Now, I'll grant you, one wine enthusiast did suggest a brown bag double-blind test to see if we all really did prefer the wine be allowed to breathe before drinking. (Spoiler: we did.) But then he was an engineer, and we all saw this more as an interesting extra little challenge and excuse to open an extra bottle than as anything else. Not a one of us ever questioned our own sense experience. The way audiophiles do all the time.

I think a lot of what has happened here with "audiophiles" is "perception bias".  They get locked onto a perception of what something "should be" instead of the actuality of "what is".  This means that whatever idea or product or brand has been suggested or documented somewhere (i.e. professional reviews, engineering measurements, etc.) becomes an influence to almost an obsession where the "audiophile" is no longer listening but responding to an idea.  A lot of this is human nature and is difficult to change.  The downside here is that some people get so obsessed that it becomes a religious crusade in which everyone else needs to be converted to their ideas.  This is an unfortunate bi-product of what has happened on this forum.
You must’ve misunderstood. You thought your parents told you to emulate them.
Aging audiophiles are becoming less tolerant with those younger aspirants who claim 
1: they  qualify as audiophiles, they have the latest gear, they have the knowledge and therefore have a say;
2: this is a challenge to those who have grown with the development of HiFi over the years and claim they have the knowledge;
3: the very high end Hifi may or may not exceed the capabilities of mid range, but certainly can we justify the costs; and
4: the performance of a mid system and a mid age person (on average)

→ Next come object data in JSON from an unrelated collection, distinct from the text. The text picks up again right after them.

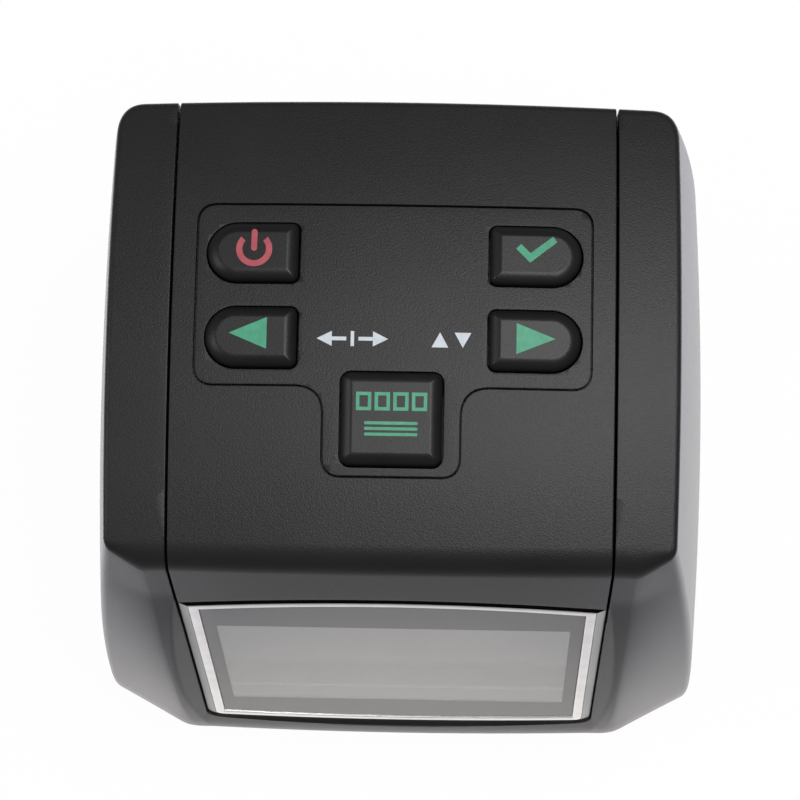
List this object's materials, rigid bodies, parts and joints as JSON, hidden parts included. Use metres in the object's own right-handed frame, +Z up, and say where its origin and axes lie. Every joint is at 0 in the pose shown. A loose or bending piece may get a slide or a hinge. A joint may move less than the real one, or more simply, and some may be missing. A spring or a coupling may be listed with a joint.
{
  "type": "film negative scanner",
  "caption": "Upright desktop film negative scanner with an arched top, five press keys, a leaning display on the front and a film slot from side to side.",
  "frame": {"origin": "middle of the underside's bounding box, on the surface that the four feet stand on", "axes": "+Z up, the display faces -Y, +X to the right of someone who looks at the display"},
  "size_m": [0.093, 0.0863, 0.1025],
  "materials": {
    "casing_black": "fine matte grain",
    "panel_black": "matte",
    "key_black": "matte moulded rubber with printed signs",
    "plunger_white": "matte",
    "switch_black": "matte",
    "board_green": "solder mask",
    "bezel_grey": "satin",
    "trim_silver": "silver, satin",
    "window_clear": "clear, glossy",
    "lcd_grey": "switched off",
    "backlight_grey": "matte",
    "inner_black": "matte",
    "foot_rubber": "matte",
    "steel": "plated",
    "inner_white": "matte",
    "led_yellow": "glossy",
    "lens_glass": "polished",
    "sensor_dark": "glossy"
  },
  "bodies": {
    "scanner": {"outer_casing": "casing_black", "top_cover": "casing_black", "key_panel": "panel_black", "power_switch": "switch_black", "ok_switch": "switch_black", "left_switch": "switch_black", "right_switch": "switch_black", "scan_switch": "switch_black", "key_board": "board_green", "display_bezel": "bezel_grey", "display_trim": "trim_silver", "display_window": "window_clear", "lcd_panel": "lcd_grey", "lcd_backlight": "backlight_grey", "base_plate": "inner_black", "light_box": "inner_white", "led_board": "inner_white", "backlight_led": "led_yellow", "diffuser": "inner_white", "lower_film_guide": "inner_black", "upper_film_guide": "inner_black", "lens_holder": "inner_black", "lens_barrel": "inner_black", "front_lens": "lens_glass", "rear_lens": "lens_glass", "sensor_board": "board_green", "image_sensor": "sensor_dark", "main_board": "board_green", "usb_socket": "steel", "av_jack": "inner_black", "card_socket": "steel", "foot_front_left": "foot_rubber", "base_screw_front_left": "steel", "foot_front_right": "foot_rubber", "base_screw_front_right": "steel", "foot_back_left": "foot_rubber", "base_screw_back_left": "steel", "foot_back_right": "foot_rubber", "base_screw_back_right": "steel"},
    "power_key": {"power_button": "key_black", "power_plunger": "plunger_white"},
    "ok_key": {"ok_button": "key_black", "ok_plunger": "plunger_white"},
    "left_key": {"left_button": "key_black", "left_plunger": "plunger_white"},
    "right_key": {"right_button": "key_black", "right_plunger": "plunger_white"},
    "scan_key": {"scan_button": "key_black", "scan_plunger": "plunger_white"}
  },
  "joints": [
    {"name": "power_key_press", "type": "slide", "parent": "scanner", "child": "power_key", "axis": [0, 0, -1], "range_m": [0, 0.0005], "stiffness_N_per_m": 2000},
    {"name": "ok_key_press", "type": "slide", "parent": "scanner", "child": "ok_key", "axis": [0, 0, -1], "range_m": [0, 0.0005], "stiffness_N_per_m": 2000},
    {"name": "left_key_press", "type": "slide", "parent": "scanner", "child": "left_key", "axis": [0, 0, -1], "range_m": [0, 0.0005], "stiffness_N_per_m": 2000},
    {"name": "right_key_press", "type": "slide", "parent": "scanner", "child": "right_key", "axis": [0, 0, -1], "range_m": [0, 0.0005], "stiffness_N_per_m": 2000},
    {"name": "scan_key_press", "type": "slide", "parent": "scanner", "child": "scan_key", "axis": [0, 0, -1], "range_m": [0, 0.0005], "stiffness_N_per_m": 2000}
  ]
}
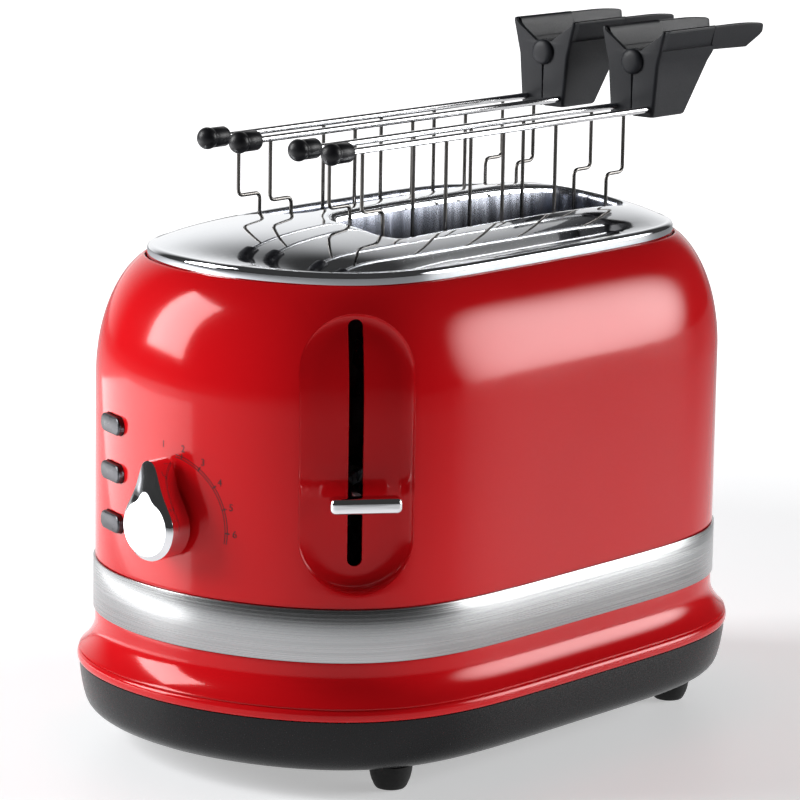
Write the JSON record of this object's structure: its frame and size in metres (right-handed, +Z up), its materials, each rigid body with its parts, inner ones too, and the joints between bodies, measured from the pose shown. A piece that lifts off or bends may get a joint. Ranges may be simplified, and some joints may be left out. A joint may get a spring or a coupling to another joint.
{
  "type": "toaster",
  "caption": "Two-slot toaster with a rounded enamelled body on a flared foot, steel band, domed bright top, corner lever, browning dial, push buttons and lift-out sandwich cages.",
  "frame": {"origin": "centre of the overall box at floor level, under the feet", "axes": "+X along the bread slots towards the cage grips, controls at -X, lever on the -X -Y corner, +Z up"},
  "size_m": [0.3483, 0.198, 0.2868],
  "materials": {
    "red_enamel": "high gloss stoved enamel",
    "brushed_steel": "brushed along its length",
    "polished_chrome": "mirror polished",
    "chromed_plastic": "bright chromed plastic",
    "satin_black": "satin moulded plastic",
    "grip_black": "satin heat-proof plastic",
    "foot_rubber": "matt rubber",
    "zinc_sheet": "zinc plated sheet",
    "mica_card": "mica board",
    "nichrome_ribbon": "oxidised resistance ribbon",
    "wire_steel": "bright drawn wire",
    "board_green": "solder-masked circuit board",
    "part_black": "black moulding",
    "winding_copper": "enamelled copper winding"
  },
  "bodies": {
    "toaster": {"body_shell": "red_enamel", "skirt_ring": "red_enamel", "trim_band": "brushed_steel", "top_plate": "polished_chrome", "base_tray": "satin_black", "foot_1": "foot_rubber", "foot_2": "foot_rubber", "foot_3": "foot_rubber", "foot_4": "foot_rubber", "chassis_front": "zinc_sheet", "chassis_rear": "zinc_sheet", "inner_shield_near": "zinc_sheet", "inner_shield_far": "zinc_sheet", "heater_card_near": "mica_card", "heater_card_centre": "mica_card", "heater_card_far": "mica_card", "heater_ribbon_1": "nichrome_ribbon", "heater_ribbon_2": "nichrome_ribbon", "heater_ribbon_3": "nichrome_ribbon", "heater_ribbon_4": "nichrome_ribbon", "bread_guard_1": "wire_steel", "bread_guard_2": "wire_steel", "bread_guard_3": "wire_steel", "bread_guard_4": "wire_steel", "guide_rod_near": "wire_steel", "guide_rod_far": "wire_steel", "latch_magnet": "zinc_sheet", "magnet_winding": "winding_copper", "control_board": "board_green", "button_board": "board_green", "potentiometer": "zinc_sheet", "cable_bush": "part_black", "base_screw_near": "zinc_sheet", "base_screw_far": "zinc_sheet"},
    "lever_carriage": {"carriage": "zinc_sheet", "lever_bar": "chromed_plastic", "lifter_near": "wire_steel", "lifter_far": "wire_steel", "return_spring": "wire_steel"},
    "dial": {"dial_knob": "chromed_plastic", "dial_shaft": "zinc_sheet"},
    "top_button": {"button_1": "chromed_plastic"},
    "middle_button": {"button_2": "chromed_plastic"},
    "bottom_button": {"button_3": "chromed_plastic"},
    "crumb_drawer": {"crumb_tray": "zinc_sheet"},
    "near_cage": {"near_pivot_pin": "polished_chrome"},
    "near_left_jaw": {"near_left_panel": "wire_steel", "near_left_cap": "grip_black", "near_left_grip": "grip_black"},
    "near_right_jaw": {"near_right_panel": "wire_steel", "near_right_cap": "grip_black", "near_right_grip": "grip_black"},
    "far_cage": {"far_pivot_pin": "polished_chrome"},
    "far_left_jaw": {"far_left_panel": "wire_steel", "far_left_cap": "grip_black", "far_left_grip": "grip_black"},
    "far_right_jaw": {"far_right_panel": "wire_steel", "far_right_cap": "grip_black", "far_right_grip": "grip_black"}
  },
  "joints": [
    {"name": "lever_slide", "type": "slide", "parent": "toaster", "child": "lever_carriage", "axis": [0, 0, 1], "range_m": [-0.005, 0.066], "deforming": ["return_spring"]},
    {"name": "dial_turn", "type": "hinge", "parent": "toaster", "child": "dial", "pos_m": [-0.1596, 0.004, 0.1048], "axis": [1, 0, 0], "range_deg": [0, 120]},
    {"name": "top_button_press", "type": "slide", "parent": "toaster", "child": "top_button", "axis": [0.9272, -0.3746, 0], "range_m": [0, 0.002], "stiffness_N_per_m": 350, "springref_m": -0.001},
    {"name": "middle_button_press", "type": "slide", "parent": "toaster", "child": "middle_button", "axis": [0.9272, -0.3746, 0], "range_m": [0, 0.002], "stiffness_N_per_m": 350, "springref_m": -0.001},
    {"name": "bottom_button_press", "type": "slide", "parent": "toaster", "child": "bottom_button", "axis": [0.9272, -0.3746, 0], "range_m": [0, 0.002], "stiffness_N_per_m": 350, "springref_m": -0.001},
    {"name": "crumb_tray_slide", "type": "slide", "parent": "toaster", "child": "crumb_drawer", "axis": [1, 0, 0], "range_m": [0, 0.2]},
    {"name": "near_cage_lift", "type": "slide", "parent": "lever_carriage", "child": "near_cage", "axis": [0, 0, 1], "range_m": [0, 0.15]},
    {"name": "near_right_jaw_turn", "type": "hinge", "parent": "near_cage", "child": "near_right_jaw", "pos_m": [0.1054, -0.02435, 0.271], "axis": [1, 0, 0], "range_deg": [0, 1.7], "stiffness_Nm_per_rad": 1, "springref_deg": -8.59},
    {"name": "near_left_jaw_turn", "type": "hinge", "parent": "near_cage", "child": "near_left_jaw", "pos_m": [0.1054, -0.02435, 0.271], "axis": [1, 0, 0], "range_deg": [-1.7, 0], "stiffness_Nm_per_rad": 1, "springref_deg": 8.59},
    {"name": "far_cage_lift", "type": "slide", "parent": "lever_carriage", "child": "far_cage", "axis": [0, 0, 1], "range_m": [0, 0.15]},
    {"name": "far_right_jaw_turn", "type": "hinge", "parent": "far_cage", "child": "far_right_jaw", "pos_m": [0.1054, 0.02435, 0.271], "axis": [1, 0, 0], "range_deg": [0, 1.7], "stiffness_Nm_per_rad": 1, "springref_deg": -8.59},
    {"name": "far_left_jaw_turn", "type": "hinge", "parent": "far_cage", "child": "far_left_jaw", "pos_m": [0.1054, 0.02435, 0.271], "axis": [1, 0, 0], "range_deg": [-1.7, 0], "stiffness_Nm_per_rad": 1, "springref_deg": 8.59}
  ],
  "couplings": [
    {"joint": "near_left_jaw_turn", "follows": "near_right_jaw_turn", "ratio": -1},
    {"joint": "far_left_jaw_turn", "follows": "far_right_jaw_turn", "ratio": -1}
  ]
}
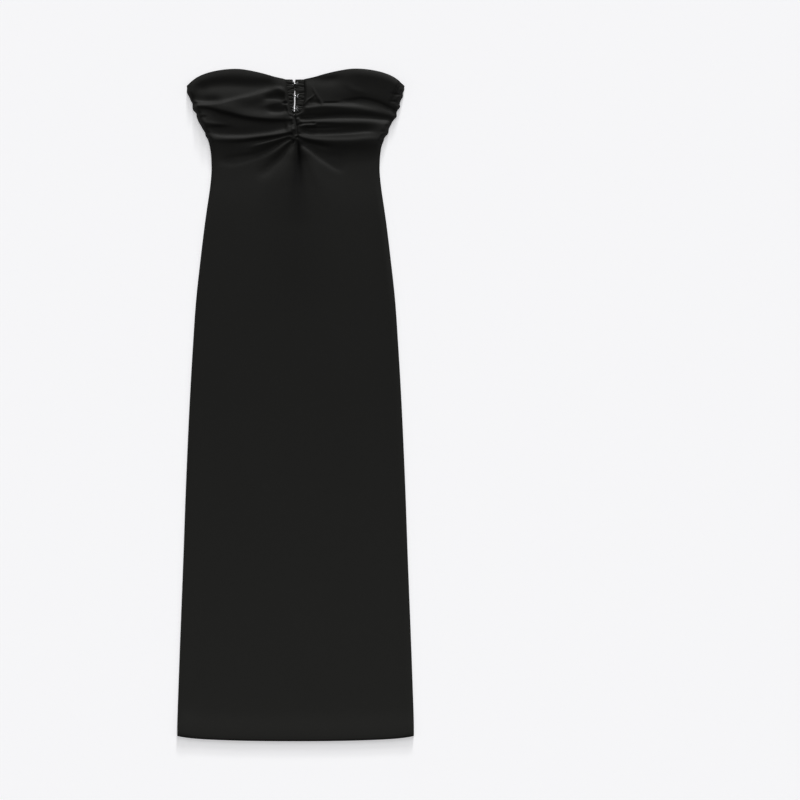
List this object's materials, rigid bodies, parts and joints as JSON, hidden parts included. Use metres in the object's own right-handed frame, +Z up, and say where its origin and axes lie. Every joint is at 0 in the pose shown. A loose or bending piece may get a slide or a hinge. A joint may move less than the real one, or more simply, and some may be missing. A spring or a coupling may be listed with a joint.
{
  "type": "strapless cut-out dress",
  "caption": "Long strapless knitted dress laid flat, its bust gathered at the middle and sides, with a short hooked slit and a plain hemmed skirt.",
  "frame": {"origin": "on the surface that the dress lies on, below the middle of its bounding box", "axes": "+X to the right of the dress as seen from above, +Y along it from hem to neckline, +Z up out of its front"},
  "size_m": [0.4248, 1.2079, 0.0163],
  "materials": {
    "knit": "matte black double knit with a soft sheen",
    "ruche": "the same black knit, finely gathered",
    "hook_wire": "bright nickel-plated wire"
  },
  "bodies": {
    "root": {"back_panel": "knit", "front_panel": "knit", "band_left": "ruche", "band_right": "ruche", "hook_top": "hook_wire", "hook_middle": "hook_wire", "hook_bottom": "hook_wire", "eye_top": "hook_wire", "eye_middle": "hook_wire", "eye_bottom": "hook_wire"}
  },
  "joints": []
}
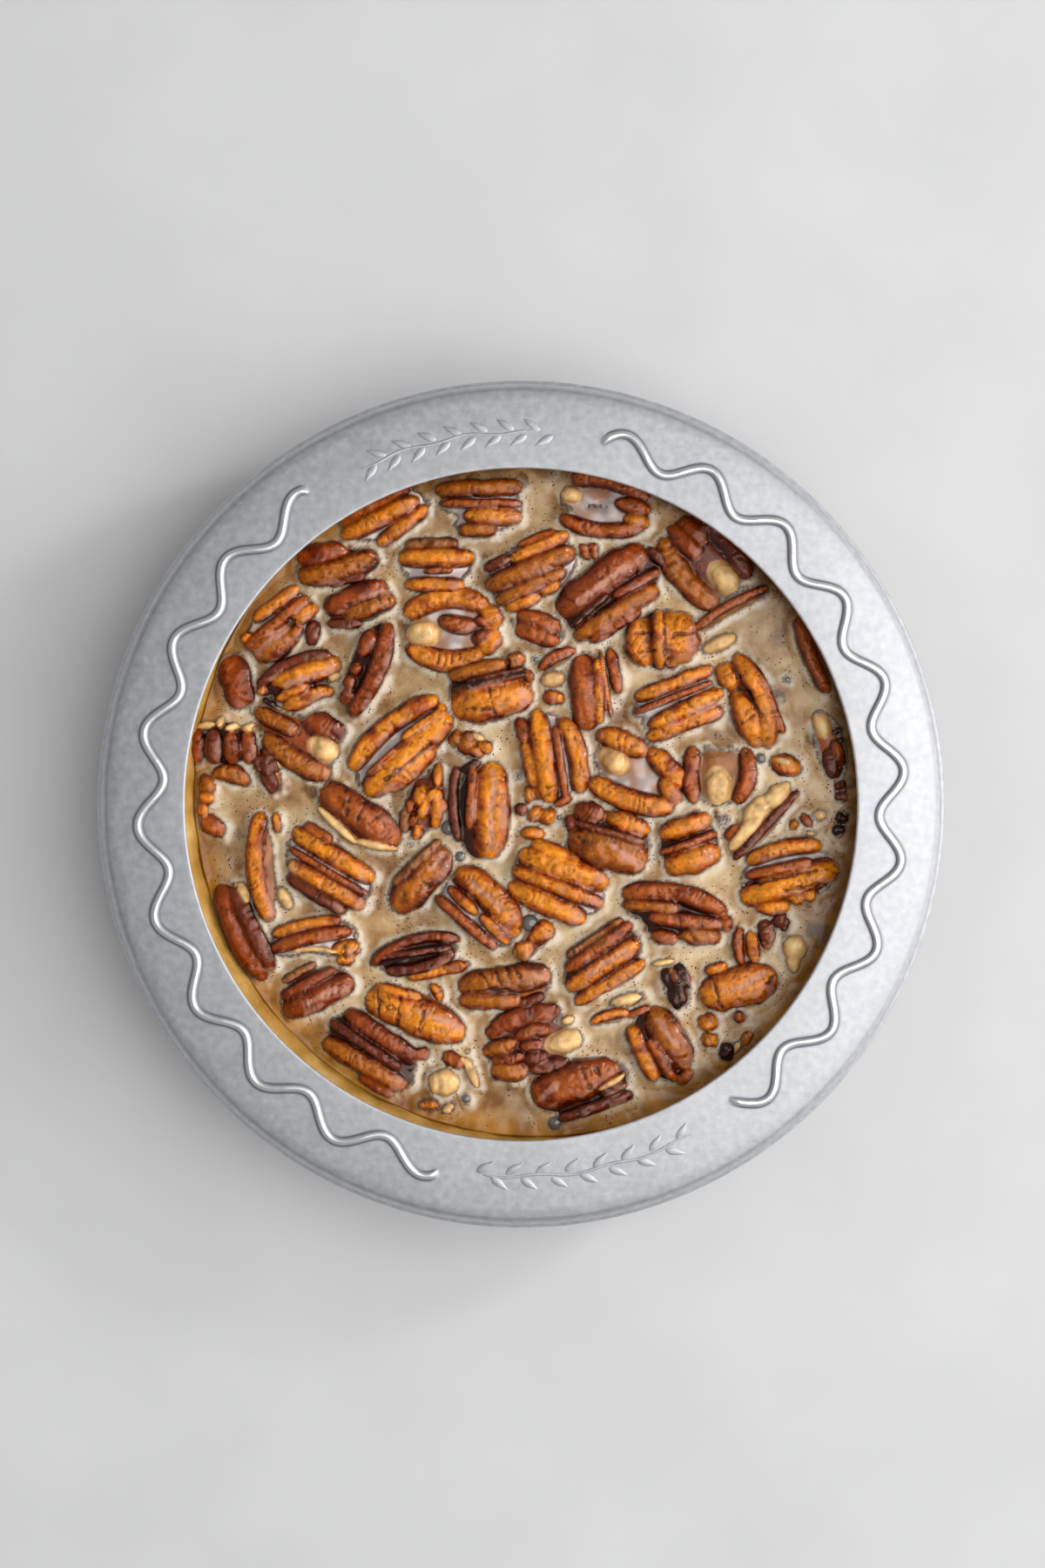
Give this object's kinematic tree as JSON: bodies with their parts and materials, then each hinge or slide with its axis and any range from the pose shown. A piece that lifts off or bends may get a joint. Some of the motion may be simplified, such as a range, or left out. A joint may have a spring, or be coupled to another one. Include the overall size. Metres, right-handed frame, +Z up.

match each other, hearing will appreciate these systems better than hi-end systems (which leave no change to change and adjust);
we elder aficionados do not want to be told (threatened) that our trusty reference systems are oldsville, tweaked or not;
5: We (oldies) love the skin we are in and the same with the system we assimilate with, or have aged with gracefully..

I think those who are enjoying their music with the systems they have
no competition with the younger set, their music or systems. They would have no appreciation of slide rules, log tables and palmtronics.
Leave then to their world and where possible, add a few facts to point them on the correct path.